Given four observations we obtain the following ineuqualities:

$$w_1 * 0 + w_2 * 0 = 0 \geq b$$
$$w_1 * 0 + w_2 * 1 = w_1 < b$$
$$w_1 * 1 + w_2 * 0 = w_2 < b$$
$$w_1 * 1 + w_2 * 1 = w_1 + w_2 \geq b$$  

Which can be added up as:

$$w_1 + w_2 \geq 2b$$
$$w_1 + w_2 < 2b$$

Unfortunately Minsky and Papert's critique was misunderstood by a large portion of the scientific community: If learning the right features is the essential part and neuronal networks can not learn those features by them selfs, they are generally useless for non-trivial learning problems.    

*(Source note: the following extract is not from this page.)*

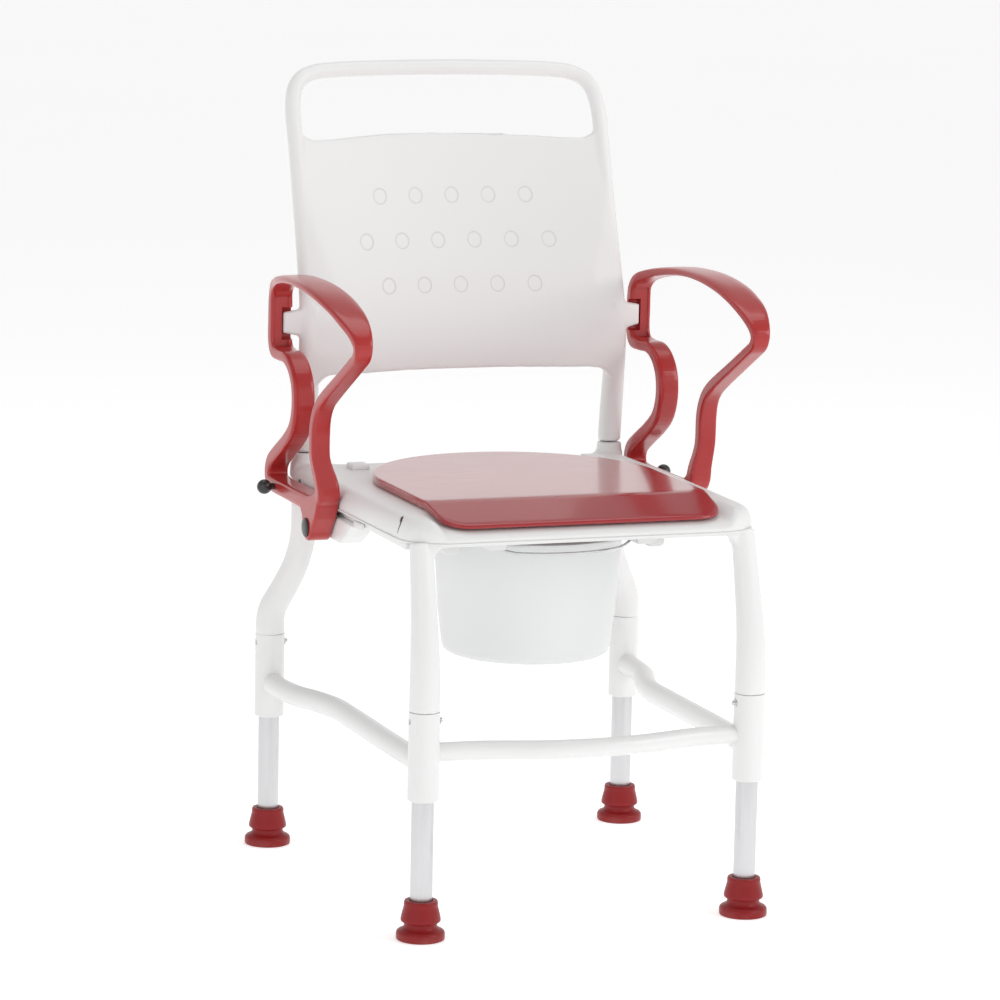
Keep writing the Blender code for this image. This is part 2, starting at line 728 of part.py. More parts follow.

While this unterstanding is in general not true, it emerged as a common wisdom holding for the next 20 years while
leading to a dramatic decrease in scientific interest in neural networks for learning problems. It was not before the late 1980s and early 1990s, when people started to realize that learning the features resolves this limitation.  

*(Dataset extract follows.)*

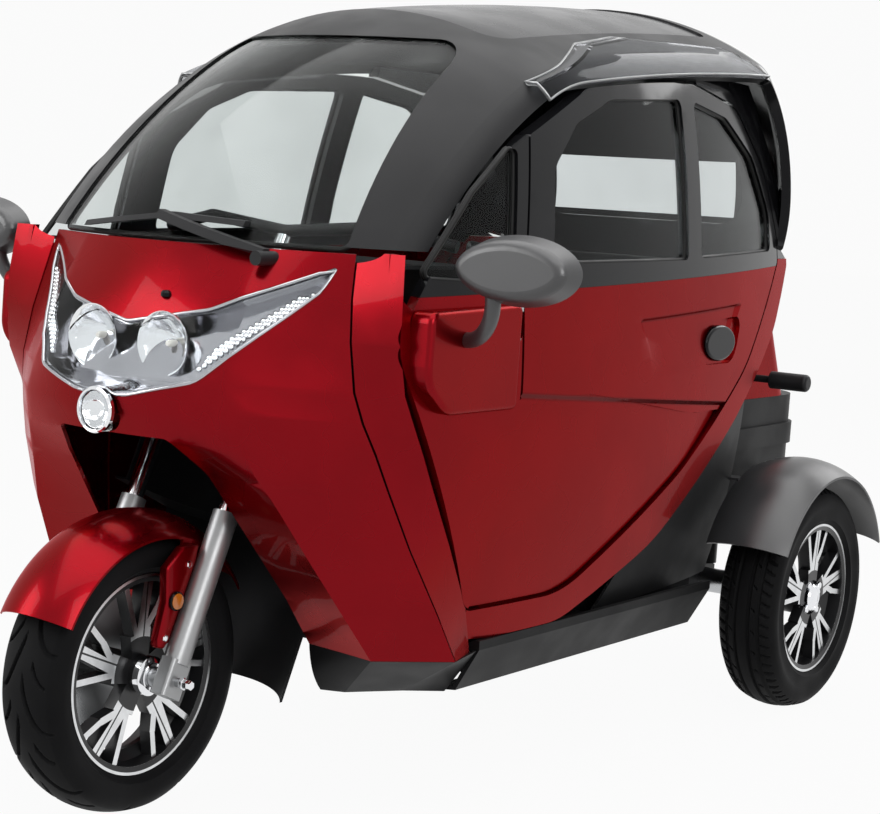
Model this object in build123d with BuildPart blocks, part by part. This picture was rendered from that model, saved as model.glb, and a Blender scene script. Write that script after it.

Recognizing that learning good features is the real problem, not only affected the further neural network research but also gave rise to other learning algorithms. One of the most prominent ones is the *Support Vector Machine (SVM)*, where the learning problem is solved by transforming the input space into a nonlinear feature space.